◆ What is needed
Tell how many lines in the data below hold the string "this"; give nothing but the number.

◆ Dataset records
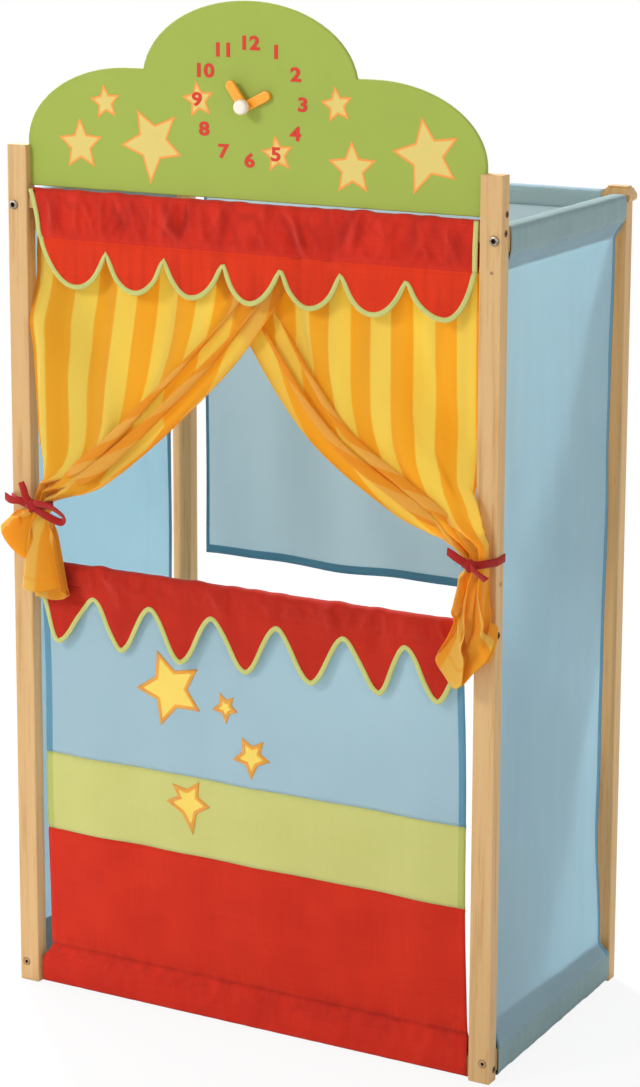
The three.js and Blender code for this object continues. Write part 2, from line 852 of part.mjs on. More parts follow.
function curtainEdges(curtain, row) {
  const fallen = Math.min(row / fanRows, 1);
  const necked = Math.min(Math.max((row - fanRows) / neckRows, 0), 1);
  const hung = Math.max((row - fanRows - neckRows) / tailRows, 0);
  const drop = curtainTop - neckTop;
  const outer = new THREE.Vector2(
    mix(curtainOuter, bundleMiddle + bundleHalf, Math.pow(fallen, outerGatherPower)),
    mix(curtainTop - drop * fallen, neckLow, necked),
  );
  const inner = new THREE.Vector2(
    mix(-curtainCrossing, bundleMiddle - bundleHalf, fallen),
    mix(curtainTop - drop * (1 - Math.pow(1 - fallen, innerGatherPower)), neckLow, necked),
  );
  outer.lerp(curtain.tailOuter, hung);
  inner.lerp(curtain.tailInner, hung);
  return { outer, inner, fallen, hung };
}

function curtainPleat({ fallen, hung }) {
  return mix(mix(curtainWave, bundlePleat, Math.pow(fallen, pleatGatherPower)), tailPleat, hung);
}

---

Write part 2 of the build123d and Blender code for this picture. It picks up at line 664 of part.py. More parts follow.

◆ In response
2